His efforts so far have been a disaster. The Obama Department of Energy extended a $2.1 billion “investment” — a loan guarantee — to a green-tech company, Solar Trust of America, which declared bankruptcy last month. He lost another $530 million on Solyndra, a start-up where executives were making lucrative salaries, plus bonuses.
And for all the President’s promises of millions of “green jobs,” few have appeared. The White House claimed its “investment” in Solyndra would create 4,000 jobs, but at its height, the company employed just 585 people — and then it went bankrupt. The cost? Almost $1 million per temporary job.
The $34 billion Obama has spent on his loan guarantee program for green energy startups exceeds the GDPs of 104 of the world’s countries, but the sources he’s focusing on account for only a tiny fraction of America’s energy production, and they’re still not cost-competitive.
His stimulus package, too, was an indiscriminate “investment” which added $800 billion to our debt — and a failure by any reasonable standard.
If President Obama wants to make Mitt Romney’s experience as a private investor “what this election will be about,” it can only highlight this dysfunction of his bureaucratic model for job creation compared to private capital.
Private investors risk their own money because they think an enterprise will succeed, earning them a positive return. That’s what the word “investment” means.
And because they have their own resources on the line, private investors carefully pick companies that offer products and services other people actually want — things for which there is a demand. That’s how they hope to earn a profit.
Enterprises for which there is genuine demand are able to grow and employ people. So in addition to creating something others find useful, they create jobs as well.
Private investors do not, in general, purchase failing companies intending for them to go out of business. Since failing companies do not earn money, such a venture would work against their goals.
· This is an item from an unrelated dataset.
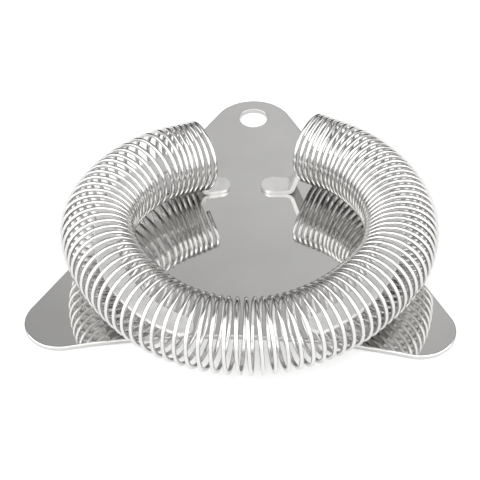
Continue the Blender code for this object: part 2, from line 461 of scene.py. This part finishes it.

And because their own money is at risk, private investors monitor closely how their company is being run and intervene if they feel their funds are bring used unwisely or in ways that don’t contribute to the business’s growth.
Bureaucratic investment works on assumptions that are almost exactly the opposite.
Bureaucratic investors use other people’s money, taken by force, and give it to companies with no expectation of a positive financial return. These “investments” are, to all appearances, indistinguishable from reckless spending.
In fact, the bureaucrats are probably aware that their “investment” is highly risky and unlikely to be profitable, since if it weren’t, the venture would be able to attract private funding rather than needing a government handout.
Indeed, it is bureaucrats who at times “invest” even when advised emphatically that a business is likely to fail (as those in the Obama administration were warned about Solyndra).
Because they are using the taxpayers’ money, bureaucrats are not overly worried about whether the business they’re funding offers products or services that other people actually want to buy.
They’re far more preoccupied with other factors, such as whether the company fits into their ideological agenda, whether it’s located in a politically important place, and whether it offers the opportunity of financial gain for any of their donors, allies, or personal friends.
The fact that there is not demand for products like overpriced solar panels or electric cars is not an insurmountable hurdle in these cases, since bureaucratic investors can arrange coercion to push Americans to buy them, manipulate tax laws to incentivize consumption, and spend more government money to subsidize production. They might even require federal agencies and departments to purchase the products — at further cost to taxpayers — when it does not make rational sense.
Finally, bureaucrats don’t monitor with interest how the companies they fund are being run, as private investors do, so they don’t notice when employees use the money to pay themselves generous salaries and large bonuses even as their businesses fail.
These are the reasons the President’s bureaucratic investments are not a reliable engine for job creation or economic growth, and why, despite spending billions of dollars, he has so few jobs to show for it.
But the President’s failed model for job creation is more than just misguided — it’s also destructive.
To pay for his spending binge, he is taking money away from real investors — the Americans who actually are creating jobs and building businesses in the private economy. And in doing so, preventing jobs from being created. So it’s not Mitt Romney and private equity that are killing millions of jobs. It’s Barack Obama’s class warfare and incompetent bureaucracy.
Americans understand this as a matter of common sense.
If in this election President Obama wants to double down on his failure, be our guest.